Every line from the first one to the line containing "base_underside_sheet_set_in = 2.0" should be echoed exactly; leave out the rest.
-- BEGIN Dataset section --
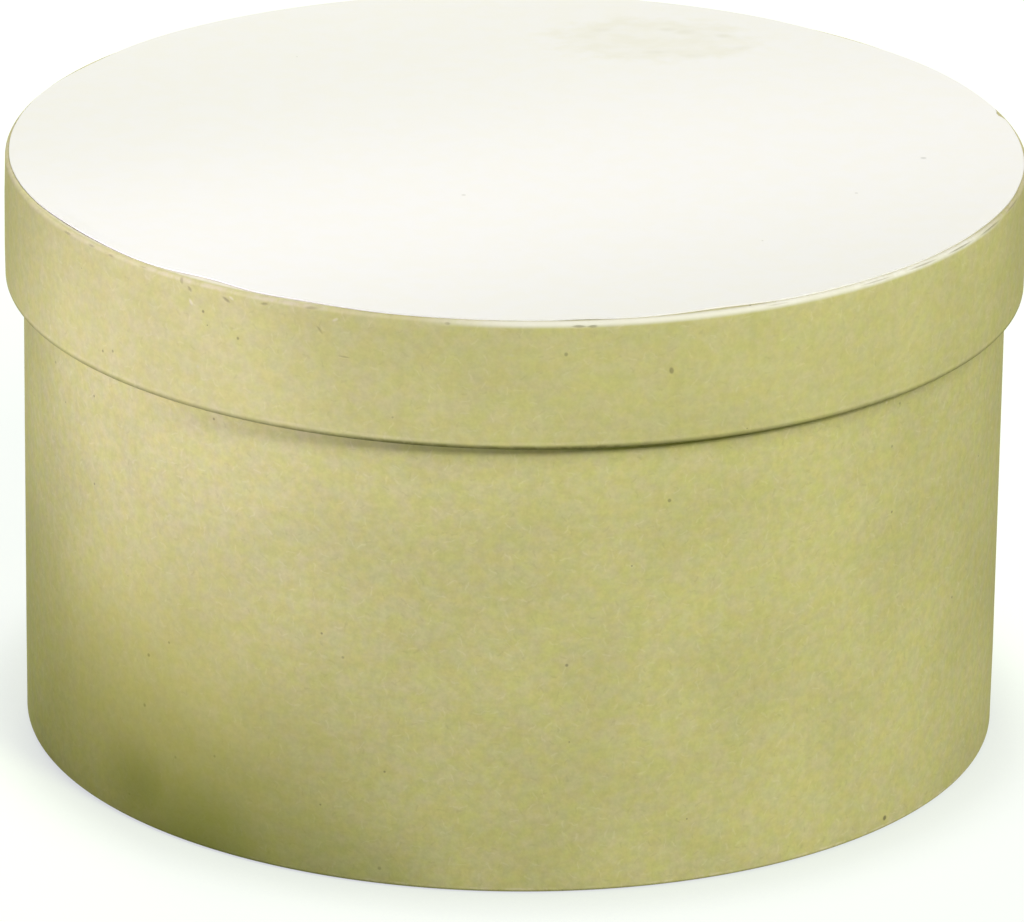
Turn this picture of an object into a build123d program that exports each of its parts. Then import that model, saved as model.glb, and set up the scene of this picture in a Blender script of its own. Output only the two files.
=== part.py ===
"""A round board box covered in kraft paper, with a lift-off lid.

Strips of solid board, rolled and butted, make the wall of the base and the rim of the lid. Round
boards close them. Cover paper is wrapped round the outside of each, lapped at the back and turned
over the edges. A lining and round sheets of paper hide the turned edges and the boards.

Millimetres. +Z is up, and the origin is the middle of the underside. The seams are at the back, +Y.
"""

import os
from math import cos, degrees, radians, sin

from build123d import *

os.makedirs("parts", exist_ok=True)

# Paper and board
cover_paper = 0.25
lining_paper = 0.2
tape_paper = 0.15
board_edge_radius = 0.5

# Base
base_diameter = 195.6
base_height = 116.4
base_wall_board = 1.8
base_floor_board = 2.0
base_floor_sheet = 0.2
base_underside_sheet = 0.2
base_rim_turn_in = 14.0
base_underside_turn_in = 12.0
base_lining_set_down = 5.0
base_underside_sheet_set_in = 2.0

# Lid
lid_depth = 26.0
lid_clearance = 1.45
lid_rim_board = 1.8
lid_top_board = 2.0
lid_top_sheet = 0.25
lid_ceiling_sheet = 0.2
lid_top_turn_in = 11.0
lid_rim_turn_in = 9.0
lid_lining_set_up = 3.5
lid_top_sheet_set_in = 0.6

# Seams: where each board strip butts and each wrap laps, as angles from +X towards +Y
board_butt_gap = 0.4
tape_width = 24.0
tape_glue_line = 0.1  # all round the tape in its bed
lap_width = 12.0
base_butt_azimuth = 118.0
base_lap_azimuth = 90.0
lid_butt_azimuth = 32.0
lid_lap_azimuth = 62.0

# How far a cut runs past what it cuts
overrun = 5.0

# Radii of the base, from the cover inwards
base_radius = base_diameter / 2
base_board_outer = base_radius - cover_paper
base_board_inner = base_board_outer - base_wall_board
base_lining_inner = base_board_inner - lining_paper

# Heights of the base. The turned edge of the cover is pressed into the boards, so the sheets lie flat.
base_cover_low = base_underside_sheet
base_board_low = base_cover_low + cover_paper
base_board_top = base_height - cover_paper
base_floor_top = base_cover_low + base_floor_board
base_lining_top = base_height - base_lining_set_down
base_underside_turn_edge = base_radius - base_underside_turn_in

# Radii of the lid, from the lining outwards. The lining slips over the base with a clearance.
lid_lining_inner = base_radius + lid_clearance
lid_board_inner = lid_lining_inner + lining_paper
lid_board_outer = lid_board_inner + lid_rim_board
lid_radius = lid_board_outer + cover_paper

# Heights of the lid, seated on the rim of the base
lid_ceiling_low = base_height
lid_top_board_low = lid_ceiling_low + lid_ceiling_sheet
lid_top_board_top = lid_top_board_low + lid_top_board
lid_cover_top = lid_top_board_top
lid_board_top = lid_cover_top - cover_paper
overall_height = lid_top_board_top + lid_top_sheet
lid_low = overall_height - lid_depth
lid_board_low = lid_low + cover_paper
lid_lining_low = lid_low + lid_lining_set_up
lid_top_turn_edge = lid_radius - lid_top_turn_in


def upright_plane(azimuth):
    """The plane through the axis of the box at an azimuth: its x is the radius and its y the height."""
    angle = radians(azimuth)
    return Plane(origin=(0, 0, 0), x_dir=(cos(angle), sin(angle), 0), z_dir=(sin(angle), -cos(angle), 0))


def section(inner, outer, low, high, mode=Mode.ADD):
    """A rectangle of the section of a ring or disc, between two radii and two heights."""
    with Locations(((inner + outer) / 2, (low + high) / 2)):
        Rectangle(outer - inner, high - low, mode=mode)


def patch(azimuth, width, inner, outer, low, high, mode=Mode.ADD):
    """A piece of ring, centred on an azimuth, as wide as width along its outer face."""
    sweep = degrees(width / outer)
    with BuildSketch(upright_plane(azimuth - sweep / 2)) as profile:
        section(inner, outer, low, high)
    revolve(profile.sketch, axis=Axis.Z, revolution_arc=sweep, mode=mode)


def cover(*points):
    """Cover paper that follows points through its middle, folded round the edges of the board."""
    with BuildSketch(Plane.XZ) as profile:
        with BuildLine():
            FilletPolyline(*points, radius=board_edge_radius + cover_paper / 2)
        trace(line_width=cover_paper)
    revolve(profile.sketch, axis=Axis.Z)


def disc(radius, low, thickness):
    """A flat round sheet or board."""
    with BuildSketch(Plane.XY.offset(low)) as outline:
        Circle(radius)
    extrude(outline.sketch, amount=thickness)


def open_butt_joint(azimuth, inner, outer, low, high):
    """Parts the two ends of a rolled strip, and presses in the bed of the tape that joins them."""
    with BuildSketch(upright_plane(azimuth)) as slit:
        section(inner - overrun, outer + overrun, low - overrun, high + overrun)
    extrude(slit.sketch, amount=board_butt_gap / 2, both=True, mode=Mode.SUBTRACT)
    bed_width = tape_width + 2 * tape_glue_line
    bed_floor = outer - tape_paper - 2 * tape_glue_line
    patch(azimuth, bed_width, bed_floor, outer, low, high, mode=Mode.SUBTRACT)


def gummed_tape(azimuth, board_outer, low, high):
    """Tape that lies in its bed over a butt joint, with a line of glue under it and over it."""
    tape_outer = board_outer - tape_glue_line
    patch(azimuth, tape_width, tape_outer - tape_paper, tape_outer, low, high)


# Base: the rolled strip of board, its top and its lower outside edge rounded by the roller
base_tape_low = base_board_low + board_edge_radius
base_tape_high = base_board_top - board_edge_radius
with BuildPart() as base_wall_board_part:
    with BuildSketch(Plane.XZ) as wall_section:
        section(base_board_inner, base_board_outer, base_board_low, base_board_top)
        section(
            base_board_inner,
            base_board_inner + cover_paper,
            base_height - base_rim_turn_in,
            base_board_top,
            mode=Mode.SUBTRACT,
        )
        fillet(wall_section.vertices().group_by(Axis.Y)[-1], radius=board_edge_radius)
        fillet(wall_section.vertices().group_by(Axis.Y)[0].sort_by(Axis.X)[-1], radius=board_edge_radius)
    revolve(axis=Axis.Z)
    open_butt_joint(base_butt_azimuth, base_board_inner, base_board_outer, base_tape_low, base_tape_high)
base_wall_board_part.part.label = "base_wall_board"

# Base: the gummed tape over the butt joint
with BuildPart() as base_wall_tape_part:
    gummed_tape(base_butt_azimuth, base_board_outer, base_tape_low, base_tape_high)
base_wall_tape_part.part.label = "base_wall_tape"

# Base: the floor, a disc that fits inside the wall, pressed in under its margin by the turned cover
with BuildPart() as base_floor_board_part:
    with BuildSketch(Plane.XZ):
        section(0, base_board_inner, base_cover_low, base_floor_top)
        section(
            base_underside_turn_edge,
            base_board_inner,
            base_cover_low,
            base_board_low,
            mode=Mode.SUBTRACT,
        )
    revolve(axis=Axis.Z)
base_floor_board_part.part.label = "base_floor_board"

# Base: the cover, from inside the rim, over it, down the wall and under the floor
base_fold_radius = base_radius - cover_paper / 2
with BuildPart() as base_cover_part:
    cover(
        (base_board_inner + cover_paper / 2, base_height - base_rim_turn_in),
        (base_board_inner + cover_paper / 2, base_height - cover_paper / 2),
        (base_fold_radius, base_height - cover_paper / 2),
        (base_fold_radius, base_cover_low + cover_paper / 2),
        (base_underside_turn_edge, base_cover_low + cover_paper / 2),
    )
    patch(
        base_lap_azimuth,
        lap_width,
        base_radius,
        base_radius + cover_paper,
        base_board_low + board_edge_radius,
        base_board_top - board_edge_radius,
    )
base_cover_part.part.label = "base_cover"

# Base: the lining, which stops short of the rim and leaves a band of the turned cover in view
with BuildPart() as base_lining_part:
    with BuildSketch(Plane.XZ):
        section(base_lining_inner, base_board_inner, base_floor_top, base_lining_top)
    revolve(axis=Axis.Z)
base_lining_part.part.label = "base_lining"

# Base: the round sheets on the floor and under it
with BuildPart() as base_floor_sheet_part:
    disc(base_lining_inner, base_floor_top, base_floor_sheet)
base_floor_sheet_part.part.label = "base_floor_sheet"

with BuildPart() as base_underside_sheet_part:
    disc(base_radius - base_underside_sheet_set_in, 0, base_underside_sheet)
base_underside_sheet_part.part.label = "base_underside_sheet"

# Lid: the rolled strip of board of the rim
lid_tape_low = lid_board_low + board_edge_radius
lid_tape_high = lid_board_top - board_edge_radius
with BuildPart() as lid_rim_board_part:
    with BuildSketch(Plane.XZ) as rim_section:
        section(lid_board_inner, lid_board_outer, lid_board_low, lid_board_top)
        section(
            lid_board_inner,
            lid_board_inner + cover_paper,
            lid_board_low,
            lid_low + lid_rim_turn_in,
            mode=Mode.SUBTRACT,
        )
        fillet(rim_section.vertices().group_by(Axis.Y)[0], radius=board_edge_radius)
        fillet(rim_section.vertices().group_by(Axis.Y)[-1].sort_by(Axis.X)[-1], radius=board_edge_radius)
    revolve(axis=Axis.Z)
    open_butt_joint(lid_butt_azimuth, lid_board_inner, lid_board_outer, lid_tape_low, lid_tape_high)
lid_rim_board_part.part.label = "lid_rim_board"

# Lid: the gummed tape over the butt joint
with BuildPart() as lid_rim_tape_part:
    gummed_tape(lid_butt_azimuth, lid_board_outer, lid_tape_low, lid_tape_high)
lid_rim_tape_part.part.label = "lid_rim_tape"

# Lid: the top, a disc that fits inside the rim, pressed in over its margin by the turned cover
with BuildPart() as lid_top_board_part:
    with BuildSketch(Plane.XZ):
        section(0, lid_board_inner, lid_top_board_low, lid_top_board_top)
        section(
            lid_top_turn_edge,
            lid_board_inner,
            lid_board_top,
            lid_top_board_top,
            mode=Mode.SUBTRACT,
        )
    revolve(axis=Axis.Z)
lid_top_board_part.part.label = "lid_top_board"

# Lid: the cover, from the margin of the top, down the rim and up inside its lower edge
lid_fold_radius = lid_radius - cover_paper / 2
with BuildPart() as lid_cover_part:
    cover(
        (lid_top_turn_edge, lid_cover_top - cover_paper / 2),
        (lid_fold_radius, lid_cover_top - cover_paper / 2),
        (lid_fold_radius, lid_low + cover_paper / 2),
        (lid_board_inner + cover_paper / 2, lid_low + cover_paper / 2),
        (lid_board_inner + cover_paper / 2, lid_low + lid_rim_turn_in),
    )
    patch(
        lid_lap_azimuth,
        lap_width,
        lid_radius,
        lid_radius + cover_paper,
        lid_board_low + board_edge_radius,
        lid_board_top - board_edge_radius,
    )
lid_cover_part.part.label = "lid_cover"

# Lid: the lining of the rim, which stops short of the lower edge
with BuildPart() as lid_lining_part:
    with BuildSketch(Plane.XZ):
        section(lid_lining_inner, lid_board_inner, lid_lining_low, lid_top_board_low)
    revolve(axis=Axis.Z)
lid_lining_part.part.label = "lid_lining"

# Lid: the round sheets on the top and under it
with BuildPart() as lid_top_sheet_part:
    disc(lid_radius - lid_top_sheet_set_in, lid_top_board_top, lid_top_sheet)
lid_top_sheet_part.part.label = "lid_top_sheet"

with BuildPart() as lid_ceiling_sheet_part:
    disc(lid_lining_inner, lid_ceiling_low, lid_ceiling_sheet)
lid_ceiling_sheet_part.part.label = "lid_ceiling_sheet"

pieces = [
    base_wall_board_part,
    base_wall_tape_part,
    base_floor_board_part,
    base_cover_part,
    base_lining_part,
    base_floor_sheet_part,
    base_underside_sheet_part,
    lid_rim_board_part,
    lid_rim_tape_part,
    lid_top_board_part,
    lid_cover_part,
    lid_lining_part,
    lid_top_sheet_part,
    lid_ceiling_sheet_part,
]
for piece in pieces:
    export_step(piece.part, f"parts/{piece.part.label}.step")
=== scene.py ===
"""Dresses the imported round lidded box: a base and a slip lid of rolled board, papered in kraft.

Metres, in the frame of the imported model: +Z up, the origin in the middle of the underside, the
laps of the covers at the back, +Y. Azimuths run from +X towards +Y, so the front is at -90 degrees.
"""

import logging
import math
from dataclasses import dataclass, replace
from enum import Enum
from typing import ClassVar

import bmesh
import bpy
import numpy as np
from mathutils import Matrix, Vector


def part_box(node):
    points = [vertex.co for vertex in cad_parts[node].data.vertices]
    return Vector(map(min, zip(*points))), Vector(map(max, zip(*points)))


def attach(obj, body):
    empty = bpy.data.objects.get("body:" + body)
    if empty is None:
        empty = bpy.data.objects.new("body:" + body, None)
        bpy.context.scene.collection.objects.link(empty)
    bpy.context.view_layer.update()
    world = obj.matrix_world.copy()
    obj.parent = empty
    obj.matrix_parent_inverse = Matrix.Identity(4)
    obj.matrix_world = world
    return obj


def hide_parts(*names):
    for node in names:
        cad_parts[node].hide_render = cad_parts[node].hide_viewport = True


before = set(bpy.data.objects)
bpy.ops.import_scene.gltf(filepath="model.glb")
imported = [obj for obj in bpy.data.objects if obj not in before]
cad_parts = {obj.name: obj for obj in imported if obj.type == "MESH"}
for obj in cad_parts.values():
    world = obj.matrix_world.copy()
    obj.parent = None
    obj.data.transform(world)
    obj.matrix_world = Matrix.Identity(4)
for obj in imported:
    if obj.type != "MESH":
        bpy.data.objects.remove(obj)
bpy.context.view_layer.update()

MILLIMETRE = 0.001
FULL_TURN = 2 * math.pi
LOG = logging.getLogger("round_box")

Socket = bpy.types.NodeSocket
Colour = tuple[float, float, float]
Span = tuple[float, float]

ROUGHNESS_SPAN: Span = (0.2, 0.8)


class Body(Enum):
    """The two bodies of the box."""

    BASE = "base"
    LID = "lid"


class Slot(Enum):
    """The record's material slots that the sheets of paper take."""

    KRAFT_COVER = "kraft_cover"
    TOP_SHEET = "top_sheet"
    KRAFT_LINING = "kraft_lining"


class Facing(Enum):
    """Which way the good face of a round sheet looks."""

    UP = 1.0
    DOWN = -1.0


@dataclass(frozen=True)
class Ink:
    """How one kind of mark looks.

    Attributes:
        colour: colour in its middle.
        share: share of that colour at full strength.
        core: share of its radius that has full strength.
        height: how far its middle stands out, in steps of the paper's grain.
    """

    colour: Colour
    share: float
    core: float
    height: float = 0.0


class MarkKind(Enum):
    """What a mark on the paper is. Some kinds are painted shade."""

    SPECK = Ink((0.12, 0.11, 0.06), share=0.75, core=0.4)
    # Dents, and long thin dark marks that are painted shadow lines.
    DENT_AND_PAINTED_SHADE = Ink((0.26, 0.22, 0.12), share=0.5, core=0.2, height=-5.0)
    CHIP = Ink((0.74, 0.66, 0.5), share=0.55, core=0.3, height=2.0)
    SMUDGE = Ink((0.52, 0.5, 0.34), share=0.45, core=0.0)
    # Dark olive patches, painted shade.
    PAINTED_SHADE = Ink((0.15, 0.19, 0.02), share=0.7, core=0.0)
    # A yellow tint painted over shade on the wall.
    PAINTED_SHADE_TINT = Ink((0.54, 0.51, 0.09), share=0.45, core=0.0)


@dataclass(frozen=True)
class Noise:
    """Soft noise around one half.

    Attributes:
        size: size of its blotches, in millimetres.
        detail: how many finer layers it has.
        rough: strength of the finer layers.
    """

    size: float
    detail: float = 2.0
    rough: float = 0.5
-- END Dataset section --
→ **Task output**:
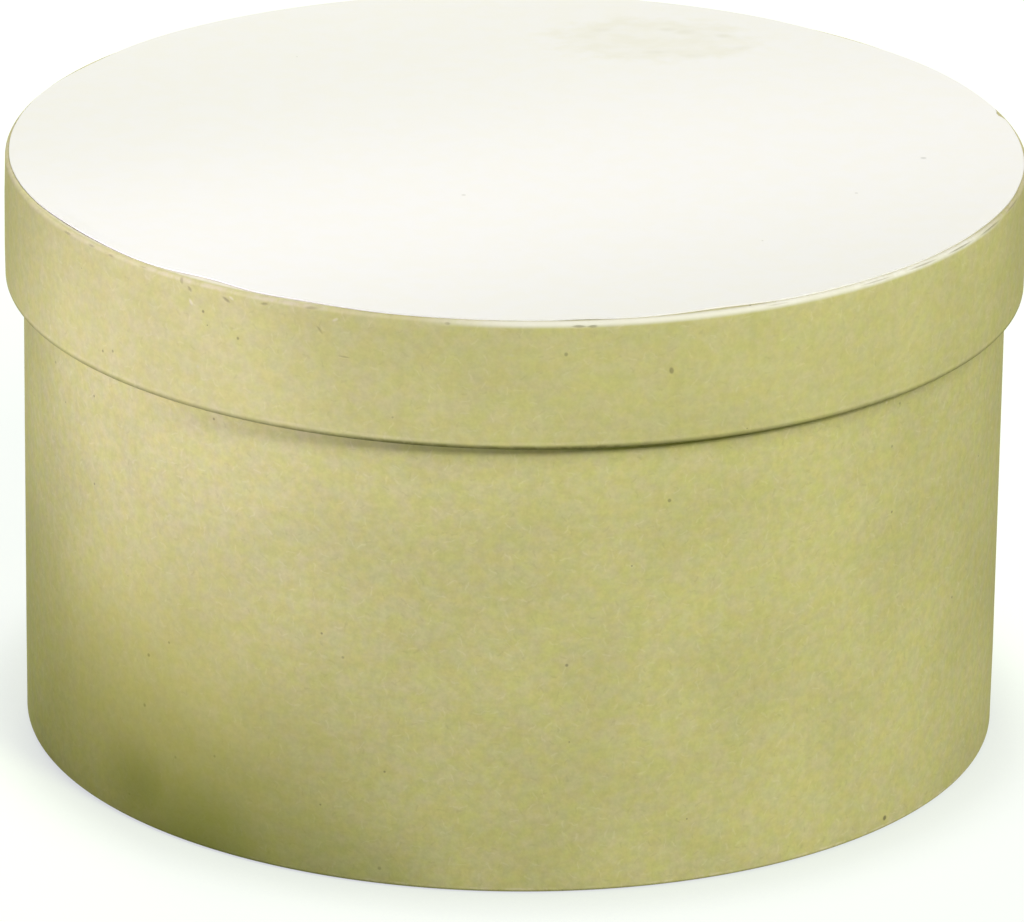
Turn this picture of an object into a build123d program that exports each of its parts. Then import that model, saved as model.glb, and set up the scene of this picture in a Blender script of its own. Output only the two files.
=== part.py ===
"""A round board box covered in kraft paper, with a lift-off lid.

Strips of solid board, rolled and butted, make the wall of the base and the rim of the lid. Round
boards close them. Cover paper is wrapped round the outside of each, lapped at the back and turned
over the edges. A lining and round sheets of paper hide the turned edges and the boards.

Millimetres. +Z is up, and the origin is the middle of the underside. The seams are at the back, +Y.
"""

import os
from math import cos, degrees, radians, sin

from build123d import *

os.makedirs("parts", exist_ok=True)

# Paper and board
cover_paper = 0.25
lining_paper = 0.2
tape_paper = 0.15
board_edge_radius = 0.5

# Base
base_diameter = 195.6
base_height = 116.4
base_wall_board = 1.8
base_floor_board = 2.0
base_floor_sheet = 0.2
base_underside_sheet = 0.2
base_rim_turn_in = 14.0
base_underside_turn_in = 12.0
base_lining_set_down = 5.0
base_underside_sheet_set_in = 2.0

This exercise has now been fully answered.